With a binary search, you wouldn't measure the thickness of the book. You'd always just blindly start in the middle, assess which half the target page is, and repeat the operation on that half and you'll get there pretty quickly.
Both exploit the knowledge of how the data is organized and both are most well-suited to uniform data (like pages in a book or random hashes), but are just different strategies requiring different means of accessing the data.
Admittedly not a perfect analogy, but you get the idea.
Wiki lists a variation of binary search called "interpolation search" [1] which
> Instead of calculating the midpoint, interpolation search estimates the position of the target value, taking into account the lowest and highest elements in the array as well as length of the array.
I think the basic idea is that the hash has a fairly uniform probability distribution, so knowing the prefix means you can estimate its location in a sorted list.
For instance if we were talking about n random sequences of digits then if you want to look for a number starting with 42 then you can start looking at the the 0.42n element and it is likely already very close to a match.
Compute the SHA1 of each password.
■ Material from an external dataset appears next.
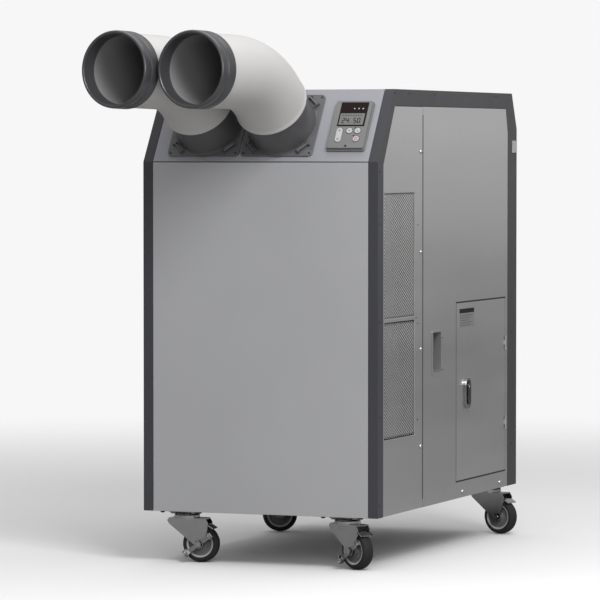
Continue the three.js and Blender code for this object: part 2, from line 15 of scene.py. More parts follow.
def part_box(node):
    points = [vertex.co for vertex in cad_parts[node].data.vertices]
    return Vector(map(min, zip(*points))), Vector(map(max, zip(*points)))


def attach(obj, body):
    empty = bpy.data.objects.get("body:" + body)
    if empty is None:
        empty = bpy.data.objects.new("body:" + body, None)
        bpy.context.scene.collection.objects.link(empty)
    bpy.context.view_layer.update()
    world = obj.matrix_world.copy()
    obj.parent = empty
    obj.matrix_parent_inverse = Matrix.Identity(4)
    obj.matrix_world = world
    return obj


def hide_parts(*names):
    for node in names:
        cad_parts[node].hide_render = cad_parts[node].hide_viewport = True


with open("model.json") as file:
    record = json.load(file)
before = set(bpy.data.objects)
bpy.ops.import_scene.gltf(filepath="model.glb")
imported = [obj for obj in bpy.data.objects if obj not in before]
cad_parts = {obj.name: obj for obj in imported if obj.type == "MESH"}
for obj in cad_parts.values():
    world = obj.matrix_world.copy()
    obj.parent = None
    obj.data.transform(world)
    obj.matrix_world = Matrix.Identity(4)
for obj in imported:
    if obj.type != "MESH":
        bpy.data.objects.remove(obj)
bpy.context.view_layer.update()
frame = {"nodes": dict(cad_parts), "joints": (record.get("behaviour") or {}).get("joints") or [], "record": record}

Sort. Store in a binary file, so for 'n' passwords the file is '20n' bytes in length exactly.
Compute the SHA1 of the candidate password, and use the prefix to guess at the location in the file. Read a block of +/- a few kilobytes around that guessed location. This will have a "hit" about 99% of the time, and at this guess will have to be refined at most 2-3 times.
It's possible to precompute the maximum +/- error bounds, and also to produce a tiny (~100KB) second level index that can guarantee a hit in one I/O operation for a lookup. For a file that's bigger than memory, this is absolutely optimal and cannot be improved upon (without sacrificing the exact answers).